START

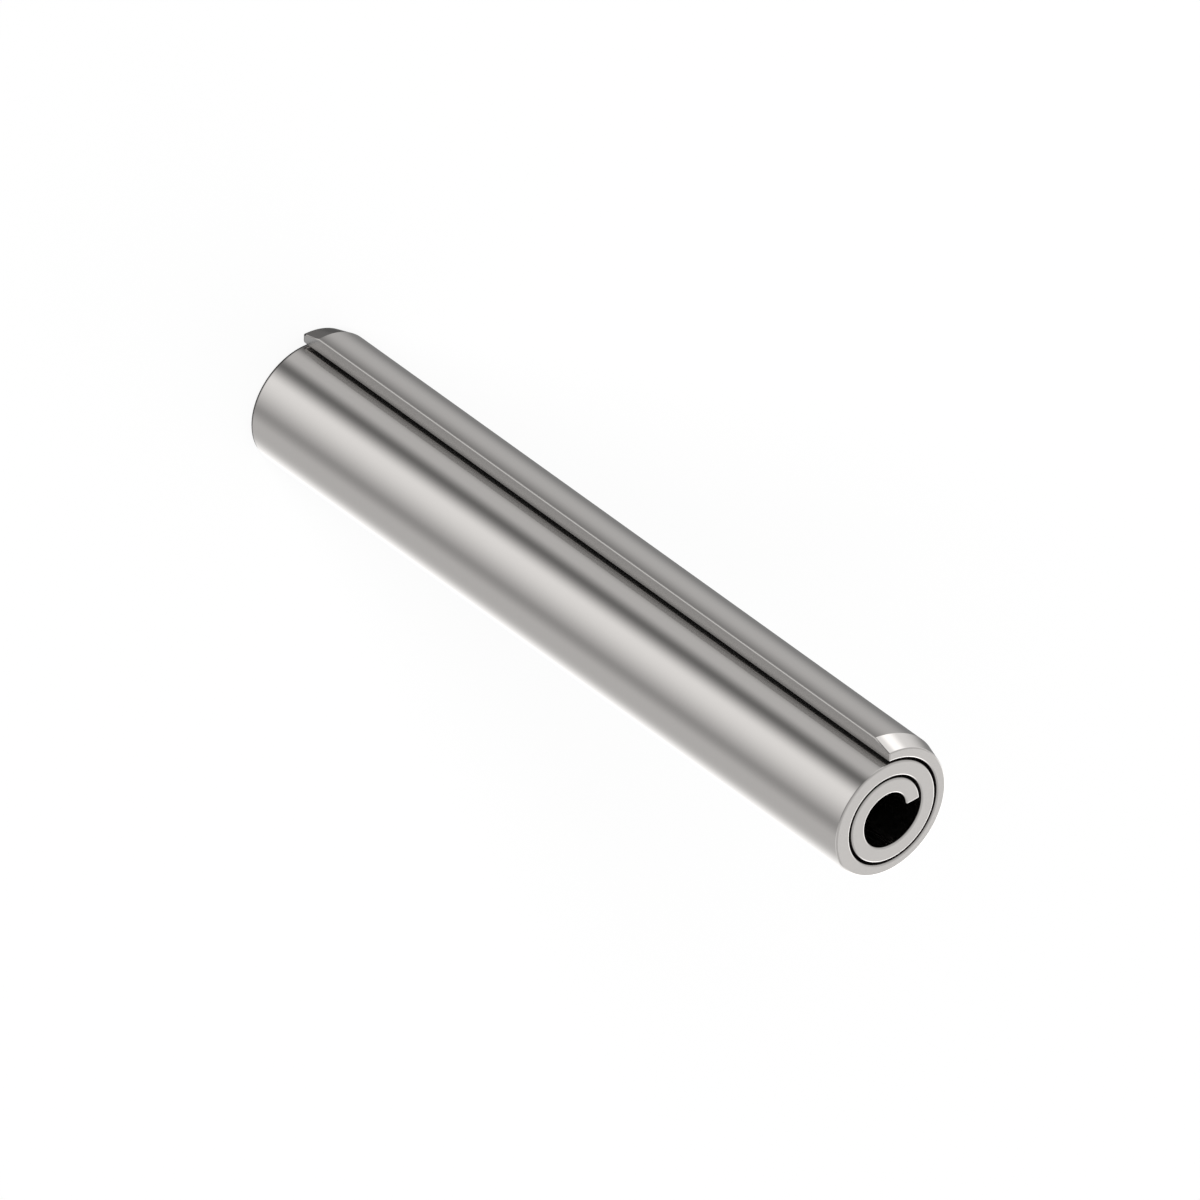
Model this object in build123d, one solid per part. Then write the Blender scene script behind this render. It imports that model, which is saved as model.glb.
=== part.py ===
"""Spring roll pin of the coiled kind: one strip of spring steel rolled up like a scroll.

The pin stands on one end. Z is its axis, and the origin is on the bottom end.
X points at the strip's outer edge, which shows as a step along the whole outside.
Seen from above, the strip winds clockwise and inwards from that edge.
"""
from build123d import *
import math
import os

# Driving sizes in millimetres
outside_diameter = 6.6    # across the coil through the outer edge, before the pin is driven in
pin_length = 38.1
strip_thickness = 0.71
coil_gap = 0.12           # space between one turn and the next, closed when the pin is squeezed
bore_diameter = 1.88      # hole left inside the last turn, where the inner edge stands
chamfer_depth = 0.28      # how far the ends taper in from the outside, measured on the radius
chamfer_length = 0.98     # how far up the outside that taper reaches
edge_break = 0.04         # small bevel that takes the burr off every sheared edge

# Sizes that follow from them
pitch = strip_thickness + coil_gap
centre_shift = pitch / 4
outside_radius = outside_diameter / 2
first_radius = outside_radius + centre_shift / 2
pole_x = -centre_shift
edge_reach = outside_radius - pole_x
turns = (edge_reach - strip_thickness - bore_diameter / 2) / pitch
tip_radius = outside_radius - chamfer_depth


def quarter_centre(quarter):
    """Centre of one quarter turn: the corners of a small square round the pole, taken in order."""
    angle = math.radians(45 - 90 * quarter)
    half_diagonal = centre_shift / math.sqrt(2)
    return (pole_x + half_diagonal * math.cos(angle), half_diagonal * math.sin(angle))


def quarter_sweeps():
    """Degrees that each arc turns through: full quarters, and what is left of the last one."""
    total = 360 * turns
    whole = math.floor(total / 90)
    rest = total - 90 * whole
    return [90] * whole + ([rest] if rest > 1 else [])


def wall(inset):
    """One side of the rolled strip, as arcs that shrink by a quarter of the pitch at each quarter turn."""
    arcs = []
    for quarter, sweep in enumerate(quarter_sweeps()):
        radius = first_radius - inset - centre_shift * quarter
        arcs.append(CenterArc(quarter_centre(quarter), radius, -90 * quarter, -sweep))
    return arcs


def strip_section():
    """The rolled strip cut across: two parallel walls closed by the two sheared edges."""
    outer = wall(0)
    inner = wall(strip_thickness)
    outer_edge = Line(outer[0] @ 0, inner[0] @ 0)
    inner_edge = Line(outer[-1] @ 1, inner[-1] @ 1)
    face = make_face(outer + inner + [outer_edge, inner_edge])
    sheared = face.edges().filter_by(GeomType.LINE)
    return chamfer(sheared.vertices(), edge_break)


def rolled_strip():
    """The full length of the coil, with the burr taken off both ends."""
    coil = extrude(strip_section(), amount=pin_length)
    ends = coil.faces().filter_by(Axis.Z)
    return chamfer(ends.edges(), edge_break)


def taper(end_radius, slope):
    """What a cone cut round each end leaves, both ends alike."""
    cone = Cone(end_radius, end_radius + slope * pin_length, pin_length,
                align=(Align.CENTER, Align.CENTER, Align.MIN))
    turned = Pos(0, 0, pin_length) * Rot(180, 0, 0) * cone
    return cone & turned


def spring_pin():
    """The coil with its lead-in chamfers, and the rim of each chamfer broken like the other edges."""
    lead_in = taper(tip_radius, chamfer_depth / chamfer_length)
    rim_break = taper(tip_radius - edge_break, 1)
    return rolled_strip() & lead_in & rim_break


os.makedirs("parts", exist_ok=True)
export_step(spring_pin(), "parts/spring_pin.step")
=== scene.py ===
"""Looks of the spring roll pin: one strip of spring steel rolled up like a scroll, standing on its end.

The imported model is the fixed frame. The pin is modelled again here as one closed mesh with rounded
sheared edges and turned end tapers, dressed in satin spring steel, and stood in a pale studio.
"""
import logging
import math
from dataclasses import dataclass, field
from enum import Enum
from typing import Iterator, Optional

import bpy
from mathutils import Matrix, Vector


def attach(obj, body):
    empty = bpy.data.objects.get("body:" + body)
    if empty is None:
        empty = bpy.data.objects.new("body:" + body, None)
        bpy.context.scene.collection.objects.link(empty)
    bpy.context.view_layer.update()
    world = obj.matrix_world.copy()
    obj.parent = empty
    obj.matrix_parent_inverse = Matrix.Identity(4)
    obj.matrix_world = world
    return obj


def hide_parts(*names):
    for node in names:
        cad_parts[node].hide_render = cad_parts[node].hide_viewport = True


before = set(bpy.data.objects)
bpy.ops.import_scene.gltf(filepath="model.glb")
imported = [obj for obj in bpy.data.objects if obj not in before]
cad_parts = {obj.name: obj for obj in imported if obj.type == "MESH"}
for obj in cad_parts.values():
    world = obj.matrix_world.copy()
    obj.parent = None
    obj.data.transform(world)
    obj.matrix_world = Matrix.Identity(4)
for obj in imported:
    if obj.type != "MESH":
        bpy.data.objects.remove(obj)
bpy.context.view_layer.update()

LOG = logging.getLogger("spring_pin")

MM = 0.001  # metres in a millimetre
MERGE_WITHIN = 0.0005  # millimetres between vertices that are one
SLIVER_UNDER = 0.0002  # millimetres along an edge that is dissolved
SAME_HEIGHT = 0.001  # millimetres between heights that are the same
ON_SURFACE = 0.003  # millimetres from a surface to the middle of a face that lies on it
SAME_WAY = 0.9995  # least cosine between the normals of a face and of the surface that it lies on
ROUND_SAME_WAY = 0.97  # the same for the coarser faces of a small round
LEVEL = 0.9999  # least height of a level face's normal
UPRIGHT = 0.002  # greatest height of an upright face's normal


# Modelling helpers


class Pick(Enum):
    """What edit mode picks, as flags for vertices, edges and faces."""

    VERTICES = (True, False, False)
    EDGES = (False, True, False)


def select_only(piece: bpy.types.Object) -> None:
    """Deselect everything, then select one piece and make it active.

    Args:
        piece: The object that the next operators act on.
    """
    bpy.ops.object.select_all(action="DESELECT")
    piece.select_set(True)
    bpy.context.view_layer.objects.active = piece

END

*What you have to do*: Going down the listing above, begin printing at the line with "cone = Cone(end_radius, end_radius" and finish with the line with "obj.data.transform(world)", exactly as they appear.

*Exercise result*:
    cone = Cone(end_radius, end_radius + slope * pin_length, pin_length,
                align=(Align.CENTER, Align.CENTER, Align.MIN))
    turned = Pos(0, 0, pin_length) * Rot(180, 0, 0) * cone
    return cone & turned


def spring_pin():
    """The coil with its lead-in chamfers, and the rim of each chamfer broken like the other edges."""
    lead_in = taper(tip_radius, chamfer_depth / chamfer_length)
    rim_break = taper(tip_radius - edge_break, 1)
    return rolled_strip() & lead_in & rim_break


os.makedirs("parts", exist_ok=True)
export_step(spring_pin(), "parts/spring_pin.step")
=== scene.py ===
"""Looks of the spring roll pin: one strip of spring steel rolled up like a scroll, standing on its end.

The imported model is the fixed frame. The pin is modelled again here as one closed mesh with rounded
sheared edges and turned end tapers, dressed in satin spring steel, and stood in a pale studio.
"""
import logging
import math
from dataclasses import dataclass, field
from enum import Enum
from typing import Iterator, Optional

import bpy
from mathutils import Matrix, Vector


def attach(obj, body):
    empty = bpy.data.objects.get("body:" + body)
    if empty is None:
        empty = bpy.data.objects.new("body:" + body, None)
        bpy.context.scene.collection.objects.link(empty)
    bpy.context.view_layer.update()
    world = obj.matrix_world.copy()
    obj.parent = empty
    obj.matrix_parent_inverse = Matrix.Identity(4)
    obj.matrix_world = world
    return obj


def hide_parts(*names):
    for node in names:
        cad_parts[node].hide_render = cad_parts[node].hide_viewport = True


before = set(bpy.data.objects)
bpy.ops.import_scene.gltf(filepath="model.glb")
imported = [obj for obj in bpy.data.objects if obj not in before]
cad_parts = {obj.name: obj for obj in imported if obj.type == "MESH"}
for obj in cad_parts.values():
    world = obj.matrix_world.copy()
    obj.parent = None
    obj.data.transform(world)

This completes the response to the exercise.